**JOB**:
What is the number of lines in these entries that include "True"? Write that number and no other text.

**DATASET RECORDS**:
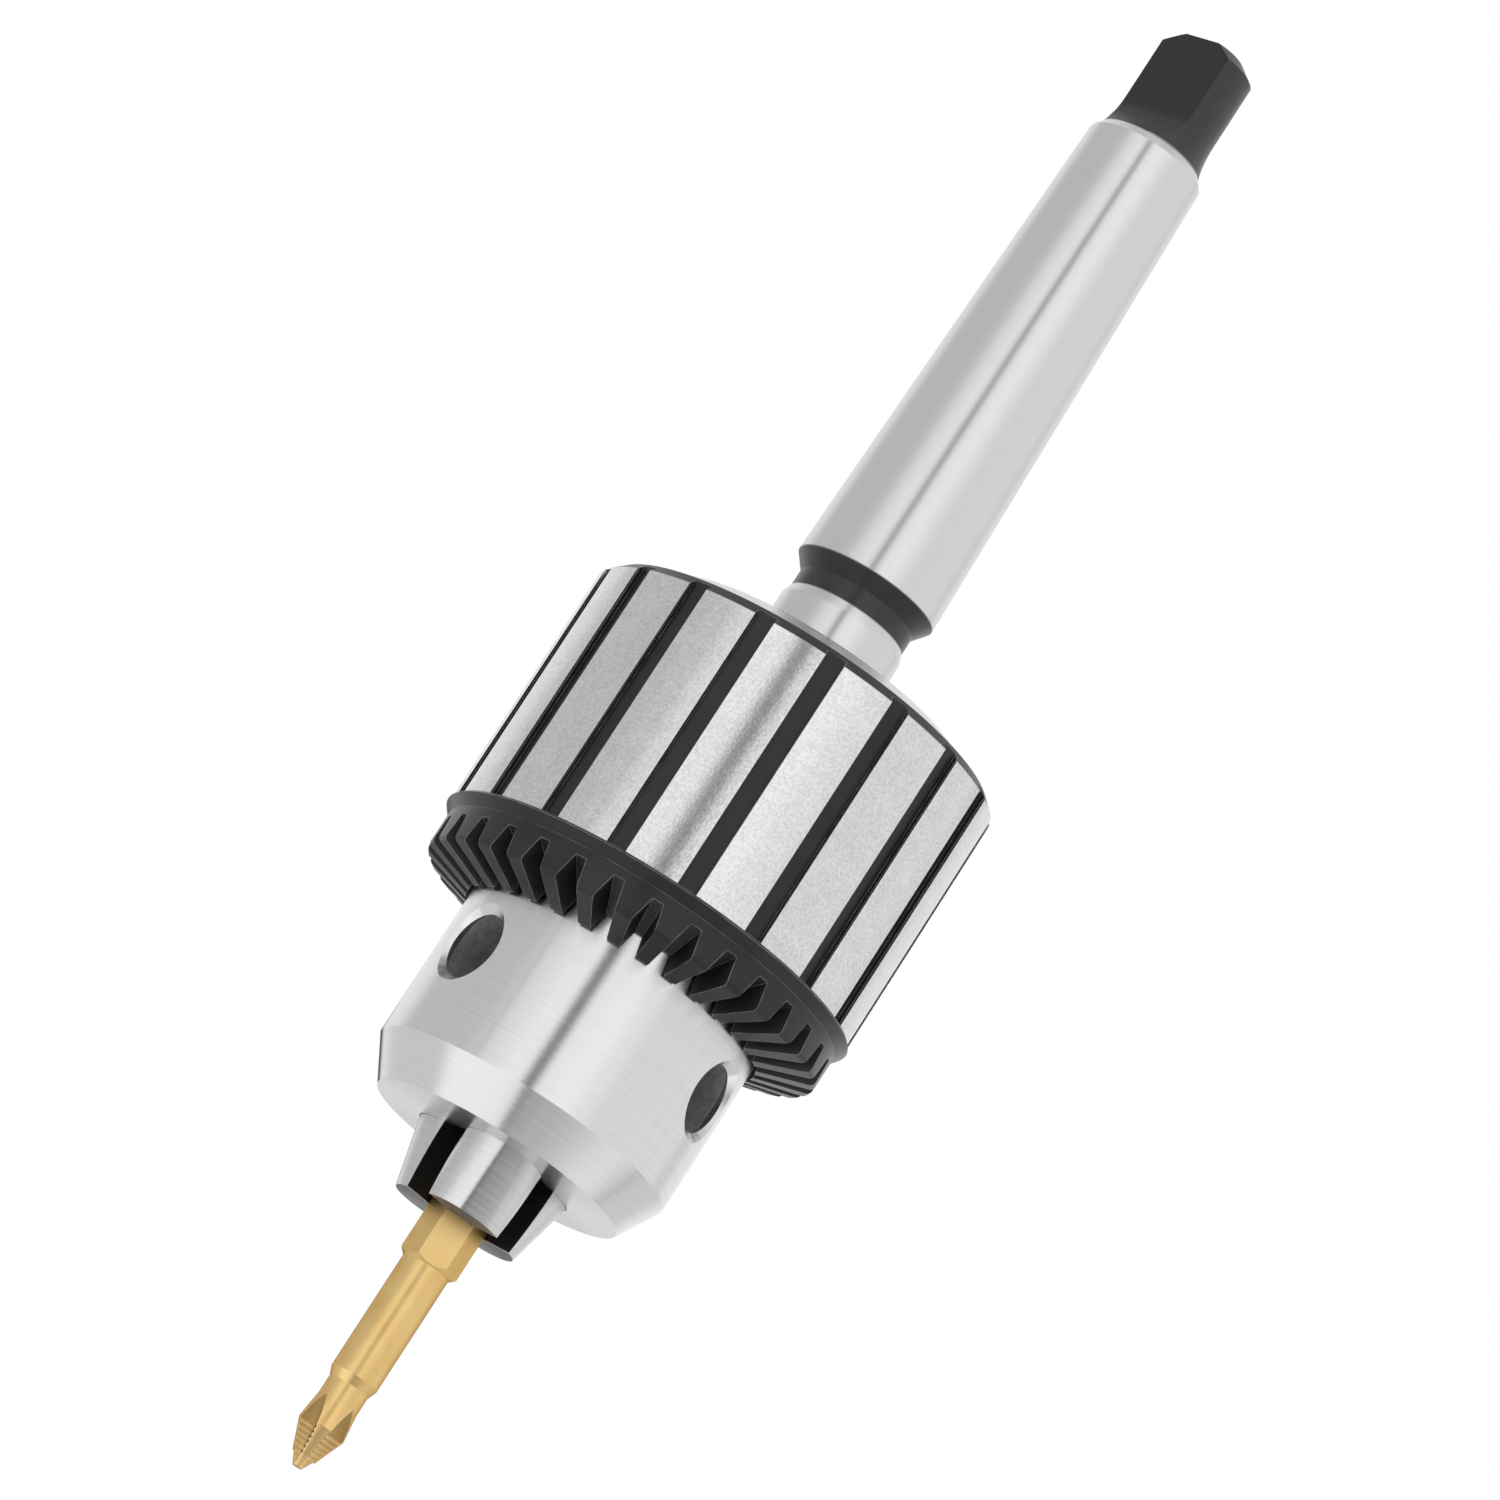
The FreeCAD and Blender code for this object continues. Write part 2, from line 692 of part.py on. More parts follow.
def cut_jaw_thread(body, label, space_level):
    """Grooves across the back of a jaw, a pitch apart, that the ridges of the nut run in.

    Each groove leans by the lead angle of the thread and has the nut's middle radius.
    """
    pitch = cell("thread_pitch")
    level = space_level + pitch / 2 - pitch * cell("jaw_thread_turns_below")
    middle = jaw_back_radius((sleeve_floor + nut_top) / 2)
    lead = math.degrees(math.atan(pitch.value / (2 * math.pi * middle.value)))
    sketch = new_sketch(body, label + "_outline", "XZ_Plane")
    centre = jaw_back_radius(level) - middle
    sketch.AttachmentOffset = FreeCAD.Placement(
        FreeCAD.Vector(centre.value, level.value, 0),
        FreeCAD.Rotation(FreeCAD.Vector(1, 0, 0), lead),
    )
    sketch.setExpression(".AttachmentOffset.Base.x", centre.text)
    sketch.setExpression(".AttachmentOffset.Base.y", level.text)
    mouth = cell("thread_mouth") / 2
    floor = middle - cell("thread_depth")
    opening = middle + cell("jaw_thread_overcut")
    floor_side = mouth - cell("thread_depth") * cell("thread_flank")
    open_side = mouth + (opening - middle) * cell("thread_flank")
    outline(sketch, [
        (floor, -floor_side), (floor, floor_side), (opening, open_side), (opening, -open_side),
    ])
    groove = turn(body, label + "_groove", sketch, "Groove")
    spacing = pitch / jaw_cosine
    pattern = body.newObject("PartDesign::LinearPattern", label)
    pattern.Originals = [groove]
    pattern.Direction = (body.getObject(body.Label + "_bar_outline"), ["Axis0"])
    pattern.Mode = "Spacing"
    pattern.Offset = spacing.value
    pattern.setExpression("Offset", spacing.text)
    pattern.Occurrences = int(sheet.jaw_thread_count)
    pattern.setExpression("Occurrences", "Dimensions.jaw_thread_count")
    body.Tip = pattern


def jaw_faces():
    """What the gripping land and the two side faces of a jaw leave open, seen along the axis."""
    land = grip_radius + cell("jaw_grip_clearance")
    side = cell("jaw_land_closed") * root_three
    reach = cell("jaw_diameter")
    slope_end = land + (reach - side) / root_three
    return [
        (land, side), (land, -side), (slope_end, -reach),
        (-reach, -reach), (-reach, reach), (slope_end, reach),
    ]


def make_driver_bit():
    """A quarter inch hexagonal bit with a round shank, a waist and a fluted cross point."""
    body = new_body("driver_bit")
    flat = radius("bit_across_flats")
    corner = flat * 2 / root_three
    top = bit_tip + cell("bit_length")
    hex_end = jaw_tip - cell("bit_hex_reach")
    shank = radius("bit_shank_diameter")
    sketch = new_sketch(body, "hexagon", "XY_Plane", lift=hex_end)
    outline(sketch, [
        (flat, corner / 2), (constant(0.0), corner), (-flat, corner / 2),
        (-flat, -corner / 2), (constant(0.0), -corner), (flat, -corner / 2),
    ])
    pad = body.newObject("PartDesign::Pad", "hexagon_bar")
    pad.Profile = sketch
    pad.Length = (top - hex_end).value
    pad.setExpression("Length", (top - hex_end).text)
    slope = cell("bit_hex_end_slope")
    outside = corner + slope
    inside = corner - slope
    turned(body, "hexagon_top_edge", [
        (inside, top), (outside, top - slope * 2), (outside, top),
    ], kind="Groove")
    turned(body, "hexagon_foot_edge", [
        (shank, hex_end), (outside, hex_end + (outside - shank)), (outside, hex_end),
    ], kind="Groove")
    groove_top = top - cell("bit_groove_start")
    groove_bottom = top - cell("bit_groove_end")
    turned(body, "catch_groove", [
        (outside, groove_top + cell("bit_groove_slope")),
        (outside, groove_bottom - cell("bit_groove_slope")),
        (radius("bit_groove_diameter"), groove_bottom),
        (radius("bit_groove_diameter"), groove_top),
    ], kind="Groove")
    turned(body, "shank_and_point", [
        (constant(0.0), hex_end + CLEAR),
        (shank, hex_end + CLEAR),
        (shank, jaw_tip - cell("bit_shoulder_reach")),
        (radius("bit_neck_diameter"), jaw_tip - cell("bit_neck_start_reach")),
        (radius("bit_neck_diameter"), jaw_tip - cell("bit_neck_end_reach")),
        (radius("bit_wing_diameter"), jaw_tip - cell("bit_wing_reach")),
        (radius("bit_wing_end_diameter"), jaw_tip - cell("bit_wing_end_reach")),
        (radius("bit_core_diameter"), jaw_tip - cell("bit_wing_end_reach")),
        (radius("bit_tip_diameter"), bit_tip),
        (constant(0.0), bit_tip),
    ])
    flute = body.newObject("PartDesign::SubtractiveLoft", "flute")
    sections = [
        flute_section(body, f"flute_section_{number}", bit_tip + cell(f"flute_rise_{number}"),
                      cell(f"flute_wing_{number}"))
        for number in range(1, FLUTE_SECTIONS + 1)
    ]
    flute.Profile = sections[0]
    flute.Sections = sections[1:]
    cuts = [flute]
    for number in range(int(sheet.rib_count)):
        rise = cell("rib_first_rise") + cell("rib_spacing") * number
        wing = flute_wing(rise) - cell("rib_depth")
        section = flute_section(body, f"rib_outline_{number + 1}", bit_tip + rise, wing)
        cuts.append(pocket(body, f"rib_gap_{number + 1}", section, depth=cell("rib_gap")))
    flutes = repeated(body, "flutes", flute, count_alias="bit_flutes")
    flutes.Originals = cuts
    turn_to(body, FRONT_TURN)
    return body


def flute_wing(rise):
    """Half the thickness of a wing that far above the bit's end, straight between two sections."""
    number = 1
    while cell(f"flute_rise_{number + 1}").value < rise.value:
        number += 1
    low = cell(f"flute_rise_{number}")
    wing = cell(f"flute_wing_{number}")
    share = (rise - low) / (cell(f"flute_rise_{number + 1}") - low)
    return wing + (cell(f"flute_wing_{number + 1}") - wing) * share


def flute_section(body, label, level, wing):
    """A square corner open between two wings, which leaves wings of that half thickness."""
    outside = cell("bit_wing_diameter")
    sketch = new_sketch(body, label, "XY_Plane", lift=level)
    return outline(sketch, [(wing, wing), (outside, wing), (outside, outside), (wing, outside)])


parts = [make_arbor(), make_chuck_body(), make_sleeve()]
for number, label in enumerate(("split_nut_half_a", "split_nut_half_b")):
    half = make_nut_half(label, number)
    turn_to(half, FRONT_TURN + 180 * number)
    parts.append(half)
parts += [make_jaw(f"jaw_{number + 1}", number) for number in range(JAW_COUNT)]
parts.append(make_driver_bit())
doc.recompute()

for item in doc.Objects:
    if "Invalid" in item.State or "Error" in item.State:
        raise RuntimeError(f"{item.Label}: {item.State}")
os.makedirs("parts", exist_ok=True)
for body in parts:
    if body.Shape.isNull() or not body.Shape.isValid():
        raise RuntimeError(f"{body.Label} has no valid shape")
    if len(body.Shape.Solids) != 1:
        raise RuntimeError(f"{body.Label} is not one solid")
    body.Shape.exportStep(f"parts/{body.Label}.step")
    print(body.Label, round(body.Shape.Volume, 2), body.Shape.BoundBox)
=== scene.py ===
import math

import bpy
from mathutils import Matrix, Vector


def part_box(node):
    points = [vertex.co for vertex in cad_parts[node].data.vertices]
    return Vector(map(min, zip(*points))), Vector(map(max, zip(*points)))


# Looks for a keyed drill chuck. Metres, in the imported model's frame: the axis is Z, the tang is
# up and the first jaw faces within 3 degrees of -Y.

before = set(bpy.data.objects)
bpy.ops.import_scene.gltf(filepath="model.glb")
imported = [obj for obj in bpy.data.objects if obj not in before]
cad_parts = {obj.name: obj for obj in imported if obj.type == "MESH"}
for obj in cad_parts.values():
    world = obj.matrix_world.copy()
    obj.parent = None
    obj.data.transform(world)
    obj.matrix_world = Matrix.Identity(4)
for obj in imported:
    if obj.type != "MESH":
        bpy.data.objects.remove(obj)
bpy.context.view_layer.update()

MM = 0.001

# The camera looks up at the chuck from in front of the first jaw, and leans to one side
CAMERA_DISTANCE = 0.8996
CAMERA_RISE = math.radians(13.97)
CAMERA_ROLL = math.radians(33.0)
CAMERA_LENS = 189.6
SENSOR_WIDTH = 36.0
AIM_ASIDE = -1.14 * MM
AIM_BELOW_SLEEVE_TOP = 8.6 * MM

# The floor lies far down, so that it doesn't hide the chuck from below
FLOOR_LEVEL = -1.48
FLOOR_SIZE = 18.7
FLOOR_TONE = 0.85
FLOOR_ROUGHNESS = 0.9

# Lamps: where they hang, how wide they are and their power in watts
KEY_LIGHT = ((0.5, -0.7, 0.5), 0.5, 0.6)
FILL_LIGHT = ((-0.6, -0.6, 0.1), 0.6, 0.8)

# Where the things that the metal mirrors lie: bearings about the object, counted from -Y, the
# camera's side. The front strip, the thin one, the rear one and the left shade are towards -X,
# the faded strip is towards +X, and the sheen is on both sides.
STRIP_NEAR = math.radians(5.5)
STRIP_FAR = math.radians(14.0)
STRIP_SOFT = math.radians(2.5)
THIN_NEAR = math.radians(51.0)
THIN_FAR = math.radians(54.0)
THIN_SOFT = math.radians(1.5)
LEFT_NEAR = math.radians(56.0)
LEFT_FAR = math.radians(130.0)
LEFT_SOFT = math.radians(8.0)
REAR_NEAR = math.radians(161.0)
REAR_FAR = math.radians(170.0)
FADED_NEAR = math.radians(120.0)
FADED_FAR = math.radians(134.0)
FADED_SOFT = math.radians(5.0)
SHEEN_REACH = math.radians(50.0)

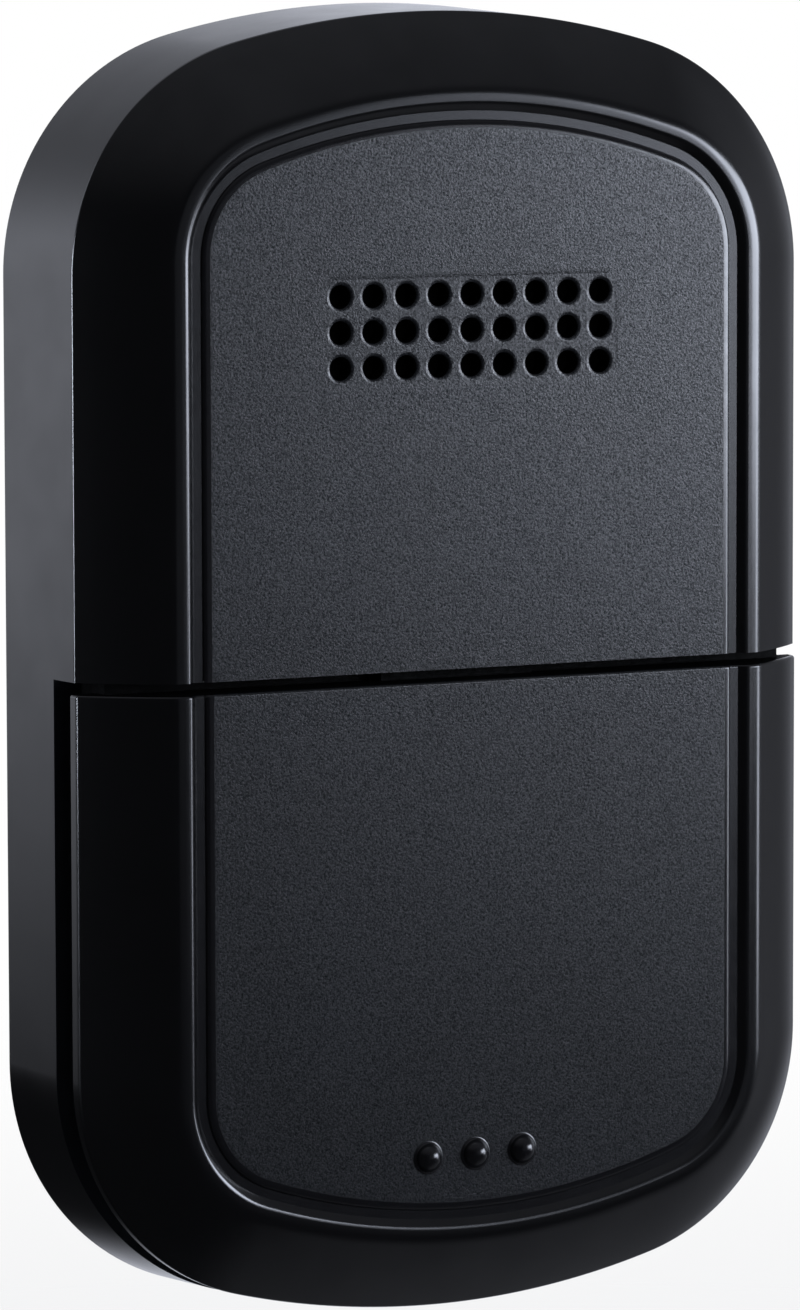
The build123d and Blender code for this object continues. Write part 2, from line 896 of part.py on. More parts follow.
nodes = {
    "front_housing": front_housing,
    "battery_cover": battery_cover,
    "rear_plate": rear_plate,
    "housing_screws": housing_screws,
    "circuit_board": circuit_board,
    "board_screws": board_screws,
    "sounder_case": sounder_case,
    "sounder_disc": sounder_disc,
    "sounder_ceramic": sounder_ceramic,
    "sounder_pins": sounder_pins,
    "acoustic_gasket": acoustic_gasket,
    "dust_mesh": dust_mesh,
    "battery_holder": battery_holder,
    "positive_contact": positive_contact,
    "negative_contact": negative_contact,
    "cell_can": cell_can,
    "cell_seal": cell_seal,
    "cell_cap": cell_cap,
    "learn_switch_base": switch_base,
    "learn_switch_plate": switch_plate_cover,
    "learn_button": learn_button,
    "status_indicator": status_indicator,
    "light_pipe": light_pipe,
    "radio_shield": radio_shield,
    "processor": processor,
    "crystal": crystal,
    "motion_sensor": motion_sensor,
    "capacitor_base": capacitor_base,
    "capacitor_can": capacitor_can,
    "antenna": antenna,
    "chip_resistors": chip_resistors,
    "filter_capacitors": filter_capacitors,
}

for name, make in nodes.items():
    export_step(stand_up(make()), f"parts/{name}.step")
    print("wrote", name)
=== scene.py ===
import json
import math
import bmesh
import bpy
from mathutils import Matrix, Vector


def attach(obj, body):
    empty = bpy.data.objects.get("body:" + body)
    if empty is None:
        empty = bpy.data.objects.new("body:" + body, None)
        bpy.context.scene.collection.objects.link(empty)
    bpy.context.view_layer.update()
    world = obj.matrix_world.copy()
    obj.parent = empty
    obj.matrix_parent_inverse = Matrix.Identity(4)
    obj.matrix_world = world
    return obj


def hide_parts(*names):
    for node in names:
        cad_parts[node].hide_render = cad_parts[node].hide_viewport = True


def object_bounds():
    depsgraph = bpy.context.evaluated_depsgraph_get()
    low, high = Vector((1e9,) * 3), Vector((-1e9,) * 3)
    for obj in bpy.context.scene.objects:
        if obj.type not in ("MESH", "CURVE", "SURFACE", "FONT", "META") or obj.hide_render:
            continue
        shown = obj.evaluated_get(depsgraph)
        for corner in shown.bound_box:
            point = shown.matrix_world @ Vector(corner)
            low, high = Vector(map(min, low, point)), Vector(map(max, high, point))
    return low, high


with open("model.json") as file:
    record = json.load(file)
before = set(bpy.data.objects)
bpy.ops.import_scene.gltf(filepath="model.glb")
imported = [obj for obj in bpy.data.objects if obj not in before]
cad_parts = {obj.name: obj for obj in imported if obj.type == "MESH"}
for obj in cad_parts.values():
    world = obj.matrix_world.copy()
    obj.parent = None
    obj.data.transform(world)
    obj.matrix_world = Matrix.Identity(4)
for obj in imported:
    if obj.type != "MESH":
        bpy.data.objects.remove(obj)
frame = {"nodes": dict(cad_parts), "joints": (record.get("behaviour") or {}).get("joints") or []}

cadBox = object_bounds()  # the CAD box, before anything is added

# Pieces are drawn in millimetres, lying on their back: x across, y up the face, z off the wall.
# standUp turns them upright and makes them metres, so that the face looks along -Y.
millimetre = 0.001
standUp = Matrix.Rotation(math.radians(90), 4, "X") @ Matrix.Scale(millimetre, 4)


# Materials of the two mouldings.

# sRGB hex colour as the linear colour that the shader sockets take
def linear(hexColour):
    parts = [int(hexColour[i:i + 2], 16) / 255 for i in (1, 3, 5)]
    straight = [p / 12.92 if p <= 0.04045 else ((p + 0.055) / 1.055) ** 2.4 for p in parts]
    return (*straight, 1.0)


# Adds a node: inputs holds numbers, colours or sockets to link, settings the node's own fields
def addNode(tree, kind, inputs=None, **settings):
    node = tree.nodes.new("ShaderNode" + kind)
    for name, value in settings.items():
        setattr(node, name, value)
    for name, value in (inputs or {}).items():
        if isinstance(value, bpy.types.NodeSocket):
            tree.links.new(value, node.inputs[name])
        else:
            node.inputs[name].default_value = value
    return node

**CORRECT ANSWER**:
2